Rosângela Bittar
DEU NO VALOR ECONÔMICO
O ministro Carlos Ayres Britto, presidente do Tribunal Superior Eleitoral e um dos onze magistrados supremos do STF, tem uma paciência de Jó. Esta qualidade lhe dá instrumentos para transpor, sem maiores desgastes ou perda do respeito de litigantes e interlocutores em geral, a fase de dúvidas e perplexidades que tomou o ambiente político e angustiou o eleitorado de alguns Estados do país atingidos por decisões da justiça quanto à sucessão dos eleitos após acirradas disputas eleitorais que tiveram o mandato cassado pelo tribunal. Decisões consideradas, no mínimo, injustas, que o ministro Ayres Britto justifica com explicações, citações legais e comparações didáticas ainda hoje, passado mais de mês do veredicto.
Pode não convencer, mas expõe sua profunda convicção de que ao premiar perdedores, geralmente também políticos acostumados à prática, como os cassados, dos tradicionais modelos de campanha eleitoral experimentados no Brasil, a justiça foi justa.
São numerosas as questões que se levantam sobre a atribuição do mandato ao candidato perdedor uma vez cassado o do vencedor. O melhor seria, imagina-se, com base no bom senso, equilíbrio e racionalidade, levar em conta o voto e permitir que o eleitorado, frustrado com a cassação do seu preferido, pudesse superar o desconforto participando de nova eleição.
Nos casos já julgados do governador da Paraíba, Cássio Cunha Lima, e do governador do Maranhão, Jackson Lago, os mandatos foram cassados e empossados os candidatos perdedores José Maranhão e Roseana Sarney, respectivamente. Há ainda outros quatro casos de governadores com julgamento pendente na justiça eleitoral, e um estudo do próprio TSE, publicado esta semana pela revista "Época", informa que 119 prefeitos foram cassados por fraude eleitoral desde a posse, em primeiro de janeiro deste ano. Este número, registrado em quatro meses, supera as cassações entre 2001 e 2008, período de dois mandatos de quatro anos dos prefeitos. Com exceção de 14 casos, em que houve nova eleição, todos os demais foram substituídos pelo perdedor.

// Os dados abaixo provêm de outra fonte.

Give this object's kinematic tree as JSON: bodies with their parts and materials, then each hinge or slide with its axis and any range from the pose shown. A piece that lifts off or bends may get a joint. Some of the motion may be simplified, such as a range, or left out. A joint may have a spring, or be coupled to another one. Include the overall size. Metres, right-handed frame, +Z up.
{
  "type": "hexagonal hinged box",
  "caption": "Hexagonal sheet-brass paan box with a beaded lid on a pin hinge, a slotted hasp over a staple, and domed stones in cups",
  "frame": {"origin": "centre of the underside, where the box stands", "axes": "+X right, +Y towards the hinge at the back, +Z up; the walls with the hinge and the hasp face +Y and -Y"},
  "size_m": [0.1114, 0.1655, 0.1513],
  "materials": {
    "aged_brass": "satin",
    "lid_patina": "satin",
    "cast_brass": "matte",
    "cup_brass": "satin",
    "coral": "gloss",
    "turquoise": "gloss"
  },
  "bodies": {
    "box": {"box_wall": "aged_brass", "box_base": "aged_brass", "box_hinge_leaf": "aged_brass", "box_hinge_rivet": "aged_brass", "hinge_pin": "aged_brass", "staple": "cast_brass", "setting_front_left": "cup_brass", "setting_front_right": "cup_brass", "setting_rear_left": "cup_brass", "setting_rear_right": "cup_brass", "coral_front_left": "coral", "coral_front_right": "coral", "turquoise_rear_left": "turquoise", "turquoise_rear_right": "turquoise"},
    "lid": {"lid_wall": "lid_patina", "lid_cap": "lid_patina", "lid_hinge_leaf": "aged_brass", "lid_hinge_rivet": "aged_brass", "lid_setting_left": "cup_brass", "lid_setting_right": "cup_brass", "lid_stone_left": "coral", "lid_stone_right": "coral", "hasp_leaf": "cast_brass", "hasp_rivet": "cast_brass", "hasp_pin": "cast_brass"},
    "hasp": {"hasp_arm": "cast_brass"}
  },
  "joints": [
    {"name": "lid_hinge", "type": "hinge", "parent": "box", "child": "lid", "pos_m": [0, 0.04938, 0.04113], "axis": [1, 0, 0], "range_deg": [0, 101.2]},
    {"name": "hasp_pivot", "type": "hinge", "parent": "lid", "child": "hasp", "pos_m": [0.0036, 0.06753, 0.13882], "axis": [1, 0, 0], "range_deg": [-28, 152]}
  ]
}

O que se constata é que a jurisprudência do TSE para esses casos - as decisões não são unânimes, há ministros que discordam da interpretação -, em que dá posse ao perdedor e não convoca nova eleição, cria insatisfação, por inúmeras razões. Uma delas, porque impõe avaliação subjetiva do crime eleitoral. Outra, revela menosprezo pelo voto. Uma terceira questão é que o TSE está tornando institucional o terceiro turno: há o primeiro, o segundo e a decisão na Justiça Eleitoral. Os contendores podem passar a campanha fazendo dossiês para depois, se perderem a eleição, reivindicar a diplomação no tribunal. Todo comício será, com certeza, um dossiê em potencial, tendo em vista que uma das principais provas do "crime" cometido pelo governador do Maranhão, Jackson Lago, por exemplo, foi uma declaração de um de seus apoiadores, o ex-governador José Reinaldo, afirmando, de viva voz - como ressaltou o presidente da corte - que o grupo da candidata adversária "teria contra si a estrutura do governo e da Assembléia". Uma clara bravata de palanque.
A legislação a que recorre o tribunal parece injusta e revolta menos pela cassação do vitorioso - fica a dúvida pela falta de prova do crime, mas sempre se sabe como são as campanhas eleitorais - do que pela premiação gratuita a seu adversário perdedor. Uma solução aparentemente mais aceitável para resolver todos esses problemas seria a convocação de nova eleição, e esta é a tese defendida pelos ministros que discordaram da interpretação da maioria..
O ministro Ayres Brito assegura que o julgamento não é, nem pode ser subjetivo. Ele cita as leis e dispositivos em que o TSE baseou suas decisões. O artigo 224 do Código eleitoral é um dos dispositivos principais e foi recebido pela Constituição, segundo ele, com força de lei complementar. Esse artigo diz que se a nulidade atingir a mais da metade dos votos, seja do país, no caso de presidente, do Estado, no caso de governadores, ou do Município, no de prefeitos, o tribunal marcará nova eleição em 24 horas. O TSE aplica este artigo interpretando que, se no segundo turno a nulidade atingir mais da metade dos votos do primeiro turno, faz-se nova eleição, mas se não atingir a mais da metade dos votos do primeiro turno, chama-se o segundo colocado. Nesta conta, o perdedor do segundo turno, tendo sido vencedor no primeiro turno, leva a melhor.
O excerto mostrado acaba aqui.